We arrived in front of a nondescript door on the right side of the terminal. The large man, who as it turned out was the good cop, punched in some numbers and the door opened, revealing a small room with a table to one side, two metal chairs on either side of the table, and a moveable fluorescent light on one of those flexible arms.
After we had all settled into our little private airport lounge area, the shorter guy, who I nicknamed Stoop, said, "Take off your shoes!" I was thinking I will need to send a letter to my friend Om in Nepal and tell him that the shoe thing is all the rage in Europe.
Handing my shoes over to Stoop, he attacked them like an expert surgeon. He twisted them, bent them, brought them close to his glasses to peer into them, smelled them and then reached in and ripped out the insole. Nothing.
Clearly frustrated, he ordered me to stand with my legs spread and frisked me. Nothing. I was clean.
Stoop looked me up and down. He was panting from all this exertion. His eyes were enormous from those thick lenses. He smiled and said, "Take off your pants and bend over." The bigger guy, who I named Schultz from Hogan's Heroes, had his arms crossed and was appeared to be considering what to have for lunch after shipping this punk American kid off to prison.
It's hard to put into words the thoughts running through one's mind when asked to drop your pants and grab ankles while in the custody of the German Police. This alone would be cause for most to become seriously concerned. Add the knowledge that you have firmly shoved up your butt an ounce of Nepalese Hashish—that, my friends, is priceless.
Have you ever known anyone that has an uncanny ability to extract their self from any trouble they may get into? There was a time when I used to think of myself in that way. With my easy wit and irresistible charm, I could wiggle my way out of just about anything. This unfortunate incident in the Frankfurt Airport was no exception.
After a few hours of signing seemingly endless forms (the Germans are nothing if not precise), I was released into the stark cleanliness of the Frankfurt airport. It is not such a bad place, actually. Extraordinary clean, incredibly well-ventilated and delightfully comfortable, it even has a McDonalds.
Most people do not realize this, but being arrested while smuggling contraband into a foreign country can cause a guy to work up a fierce hunger. I walked over to the McDonalds with three dollars in my hand and ordered a Happy Meal. My boxed culinary extravaganza had a miniature Hamburgler figurine in it to qualify it for Happy Meal status.
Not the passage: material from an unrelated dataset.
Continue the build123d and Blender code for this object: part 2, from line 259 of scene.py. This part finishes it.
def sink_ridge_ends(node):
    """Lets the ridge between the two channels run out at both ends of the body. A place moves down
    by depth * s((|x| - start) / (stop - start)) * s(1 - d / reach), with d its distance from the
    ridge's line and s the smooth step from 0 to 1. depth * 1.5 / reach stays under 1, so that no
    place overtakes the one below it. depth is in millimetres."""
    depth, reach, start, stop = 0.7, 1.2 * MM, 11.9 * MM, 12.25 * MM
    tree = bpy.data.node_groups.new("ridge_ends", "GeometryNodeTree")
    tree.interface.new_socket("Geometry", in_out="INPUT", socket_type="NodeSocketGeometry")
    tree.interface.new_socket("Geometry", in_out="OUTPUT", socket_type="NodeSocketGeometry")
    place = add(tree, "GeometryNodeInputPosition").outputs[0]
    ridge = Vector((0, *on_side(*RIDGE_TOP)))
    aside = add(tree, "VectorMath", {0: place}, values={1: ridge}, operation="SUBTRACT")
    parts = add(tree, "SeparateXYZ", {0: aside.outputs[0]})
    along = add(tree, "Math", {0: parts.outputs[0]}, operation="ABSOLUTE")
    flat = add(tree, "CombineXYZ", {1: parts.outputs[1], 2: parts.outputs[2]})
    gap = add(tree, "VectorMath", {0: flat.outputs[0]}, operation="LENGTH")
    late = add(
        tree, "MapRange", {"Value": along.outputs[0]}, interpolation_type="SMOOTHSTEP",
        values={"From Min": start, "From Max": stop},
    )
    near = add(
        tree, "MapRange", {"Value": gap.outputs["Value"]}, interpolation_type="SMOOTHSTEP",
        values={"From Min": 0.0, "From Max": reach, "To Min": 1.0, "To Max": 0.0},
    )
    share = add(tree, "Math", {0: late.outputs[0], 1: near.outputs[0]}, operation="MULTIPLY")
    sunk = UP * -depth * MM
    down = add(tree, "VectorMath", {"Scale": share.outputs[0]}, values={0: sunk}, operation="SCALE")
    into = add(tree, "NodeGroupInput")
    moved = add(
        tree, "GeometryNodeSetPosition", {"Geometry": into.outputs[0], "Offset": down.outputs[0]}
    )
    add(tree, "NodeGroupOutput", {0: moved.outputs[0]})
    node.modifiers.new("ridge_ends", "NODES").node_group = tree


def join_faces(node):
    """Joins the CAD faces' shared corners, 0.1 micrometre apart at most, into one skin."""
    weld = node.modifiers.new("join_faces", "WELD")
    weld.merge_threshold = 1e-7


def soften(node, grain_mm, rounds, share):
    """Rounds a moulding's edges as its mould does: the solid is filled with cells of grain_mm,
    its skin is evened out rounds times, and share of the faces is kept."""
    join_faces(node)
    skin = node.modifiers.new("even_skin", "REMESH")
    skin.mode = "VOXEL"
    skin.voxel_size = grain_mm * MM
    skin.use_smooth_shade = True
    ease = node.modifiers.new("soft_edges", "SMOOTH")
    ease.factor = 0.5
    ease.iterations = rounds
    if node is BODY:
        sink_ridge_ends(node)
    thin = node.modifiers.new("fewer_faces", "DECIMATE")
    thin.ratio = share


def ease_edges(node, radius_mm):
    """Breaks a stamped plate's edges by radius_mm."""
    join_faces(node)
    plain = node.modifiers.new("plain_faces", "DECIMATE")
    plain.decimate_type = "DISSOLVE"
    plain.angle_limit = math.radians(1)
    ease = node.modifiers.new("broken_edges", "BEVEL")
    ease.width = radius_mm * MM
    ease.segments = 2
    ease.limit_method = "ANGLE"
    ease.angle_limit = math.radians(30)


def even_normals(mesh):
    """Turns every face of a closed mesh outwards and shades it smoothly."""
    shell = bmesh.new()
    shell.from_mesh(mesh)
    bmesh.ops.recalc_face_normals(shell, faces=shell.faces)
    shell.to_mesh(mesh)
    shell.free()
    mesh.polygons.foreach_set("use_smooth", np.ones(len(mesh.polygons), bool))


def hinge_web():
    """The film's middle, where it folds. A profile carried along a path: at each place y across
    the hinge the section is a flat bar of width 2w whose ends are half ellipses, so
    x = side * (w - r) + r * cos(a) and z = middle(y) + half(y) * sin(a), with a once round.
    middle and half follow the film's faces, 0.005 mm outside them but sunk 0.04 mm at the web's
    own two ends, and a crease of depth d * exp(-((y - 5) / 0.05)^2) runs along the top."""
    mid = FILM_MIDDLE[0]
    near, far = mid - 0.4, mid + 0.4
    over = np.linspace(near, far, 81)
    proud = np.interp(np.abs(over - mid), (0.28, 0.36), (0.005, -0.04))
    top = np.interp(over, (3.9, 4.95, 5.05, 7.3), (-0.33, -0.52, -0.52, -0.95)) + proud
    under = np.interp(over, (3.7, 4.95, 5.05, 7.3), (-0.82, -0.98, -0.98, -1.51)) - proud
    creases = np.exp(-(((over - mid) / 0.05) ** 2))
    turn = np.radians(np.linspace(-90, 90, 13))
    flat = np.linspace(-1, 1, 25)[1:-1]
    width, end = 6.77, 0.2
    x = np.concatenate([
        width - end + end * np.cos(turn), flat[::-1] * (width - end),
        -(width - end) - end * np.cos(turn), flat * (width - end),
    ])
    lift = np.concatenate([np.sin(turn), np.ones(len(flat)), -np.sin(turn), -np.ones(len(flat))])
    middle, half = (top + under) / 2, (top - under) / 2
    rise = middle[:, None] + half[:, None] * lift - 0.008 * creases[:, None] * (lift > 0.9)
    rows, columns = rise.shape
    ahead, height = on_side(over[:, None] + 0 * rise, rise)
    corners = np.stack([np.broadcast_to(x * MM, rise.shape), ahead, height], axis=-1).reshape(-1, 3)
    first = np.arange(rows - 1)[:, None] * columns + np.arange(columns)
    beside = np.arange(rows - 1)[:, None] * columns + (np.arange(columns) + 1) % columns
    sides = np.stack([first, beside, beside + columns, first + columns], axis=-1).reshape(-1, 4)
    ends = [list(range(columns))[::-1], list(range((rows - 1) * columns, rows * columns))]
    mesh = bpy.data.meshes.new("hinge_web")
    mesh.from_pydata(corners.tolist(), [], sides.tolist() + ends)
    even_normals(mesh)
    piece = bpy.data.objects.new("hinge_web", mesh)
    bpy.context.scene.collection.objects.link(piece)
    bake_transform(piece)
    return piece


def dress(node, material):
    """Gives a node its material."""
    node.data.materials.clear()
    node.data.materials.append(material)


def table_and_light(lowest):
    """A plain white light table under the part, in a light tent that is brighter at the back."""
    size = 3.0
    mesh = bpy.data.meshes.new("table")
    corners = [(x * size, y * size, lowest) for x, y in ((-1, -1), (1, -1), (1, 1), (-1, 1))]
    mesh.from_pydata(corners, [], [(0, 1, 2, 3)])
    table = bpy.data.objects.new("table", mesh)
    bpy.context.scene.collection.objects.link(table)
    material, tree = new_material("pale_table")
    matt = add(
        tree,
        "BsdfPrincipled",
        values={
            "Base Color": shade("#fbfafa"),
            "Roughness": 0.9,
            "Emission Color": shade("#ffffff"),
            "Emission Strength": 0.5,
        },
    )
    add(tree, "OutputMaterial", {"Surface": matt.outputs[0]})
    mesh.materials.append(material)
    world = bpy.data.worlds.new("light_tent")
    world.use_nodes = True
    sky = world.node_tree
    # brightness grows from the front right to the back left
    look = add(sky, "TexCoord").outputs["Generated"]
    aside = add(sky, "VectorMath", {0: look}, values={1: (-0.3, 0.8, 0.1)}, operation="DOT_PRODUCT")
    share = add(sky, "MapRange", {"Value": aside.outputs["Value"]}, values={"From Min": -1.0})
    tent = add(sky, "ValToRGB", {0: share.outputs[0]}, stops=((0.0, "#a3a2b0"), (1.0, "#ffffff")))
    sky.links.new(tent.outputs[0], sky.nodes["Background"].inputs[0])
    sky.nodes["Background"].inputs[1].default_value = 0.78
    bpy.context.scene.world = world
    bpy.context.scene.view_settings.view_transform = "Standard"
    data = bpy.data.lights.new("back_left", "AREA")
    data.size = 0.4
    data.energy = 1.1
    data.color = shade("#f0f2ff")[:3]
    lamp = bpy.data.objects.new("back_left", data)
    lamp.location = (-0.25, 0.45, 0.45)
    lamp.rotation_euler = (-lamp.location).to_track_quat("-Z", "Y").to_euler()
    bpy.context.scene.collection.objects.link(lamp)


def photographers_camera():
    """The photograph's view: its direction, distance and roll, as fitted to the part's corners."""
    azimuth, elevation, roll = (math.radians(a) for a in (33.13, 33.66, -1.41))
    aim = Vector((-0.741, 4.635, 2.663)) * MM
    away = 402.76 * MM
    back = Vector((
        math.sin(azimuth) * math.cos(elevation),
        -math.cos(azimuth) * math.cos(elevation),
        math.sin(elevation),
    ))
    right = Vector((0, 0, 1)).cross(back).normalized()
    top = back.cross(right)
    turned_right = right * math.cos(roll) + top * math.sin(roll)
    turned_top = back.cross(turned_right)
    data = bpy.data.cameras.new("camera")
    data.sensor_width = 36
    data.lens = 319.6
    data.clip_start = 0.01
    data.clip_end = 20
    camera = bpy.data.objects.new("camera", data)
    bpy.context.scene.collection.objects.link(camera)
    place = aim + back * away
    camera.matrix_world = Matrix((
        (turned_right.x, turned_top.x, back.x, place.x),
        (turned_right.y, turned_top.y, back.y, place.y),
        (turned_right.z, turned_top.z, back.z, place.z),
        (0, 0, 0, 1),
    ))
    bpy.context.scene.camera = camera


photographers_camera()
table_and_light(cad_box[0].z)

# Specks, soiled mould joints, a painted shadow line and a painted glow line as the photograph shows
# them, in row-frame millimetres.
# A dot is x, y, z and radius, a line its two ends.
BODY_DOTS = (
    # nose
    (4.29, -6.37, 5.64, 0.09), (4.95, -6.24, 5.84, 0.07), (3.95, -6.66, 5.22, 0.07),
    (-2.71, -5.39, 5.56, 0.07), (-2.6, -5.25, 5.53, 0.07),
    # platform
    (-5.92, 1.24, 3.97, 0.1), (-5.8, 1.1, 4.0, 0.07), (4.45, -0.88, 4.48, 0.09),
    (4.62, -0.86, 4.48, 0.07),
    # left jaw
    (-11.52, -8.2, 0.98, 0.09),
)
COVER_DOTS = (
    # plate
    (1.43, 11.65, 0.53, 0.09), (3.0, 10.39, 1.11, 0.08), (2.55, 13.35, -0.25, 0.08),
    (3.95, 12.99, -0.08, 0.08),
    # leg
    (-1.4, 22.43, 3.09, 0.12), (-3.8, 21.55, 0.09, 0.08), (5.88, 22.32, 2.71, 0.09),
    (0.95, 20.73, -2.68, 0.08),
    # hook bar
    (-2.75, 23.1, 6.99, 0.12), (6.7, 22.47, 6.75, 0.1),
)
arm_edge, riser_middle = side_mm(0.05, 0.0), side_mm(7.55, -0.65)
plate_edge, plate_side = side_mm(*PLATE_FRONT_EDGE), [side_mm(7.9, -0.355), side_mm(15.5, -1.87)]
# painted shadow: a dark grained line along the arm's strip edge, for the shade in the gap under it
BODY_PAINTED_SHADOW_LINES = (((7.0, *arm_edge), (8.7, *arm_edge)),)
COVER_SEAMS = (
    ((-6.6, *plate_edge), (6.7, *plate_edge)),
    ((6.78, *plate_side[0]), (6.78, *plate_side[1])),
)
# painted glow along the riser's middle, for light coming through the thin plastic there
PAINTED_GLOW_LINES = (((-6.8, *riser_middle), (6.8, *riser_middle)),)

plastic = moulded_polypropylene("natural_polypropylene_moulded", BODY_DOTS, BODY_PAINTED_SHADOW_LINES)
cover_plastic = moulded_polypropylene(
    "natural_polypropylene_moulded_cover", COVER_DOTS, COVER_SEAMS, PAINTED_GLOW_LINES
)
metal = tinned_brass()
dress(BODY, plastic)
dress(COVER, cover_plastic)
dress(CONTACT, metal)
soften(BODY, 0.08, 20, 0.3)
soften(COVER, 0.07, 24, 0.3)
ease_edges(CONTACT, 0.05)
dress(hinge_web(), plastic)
Looking out the window as we made our final approach into JFK, my mind was a jumble of thoughts. While it was a good thing that I would not have to become fluent in German anytime soon, I couldn't shake this feeling of sadness and remorse. I realized my heart was heavy with despair, my mood decidedly somber. I had come to terms with the end of my journey and my entry back into "real life". I was okay knowing that I would need to find employment and jump on the inane gerbil wheel of materialism in a never-ending attempt to keep up with the Joneses. But there was one thing that I could not accept. There was one thing that would not let me rest. The hashish.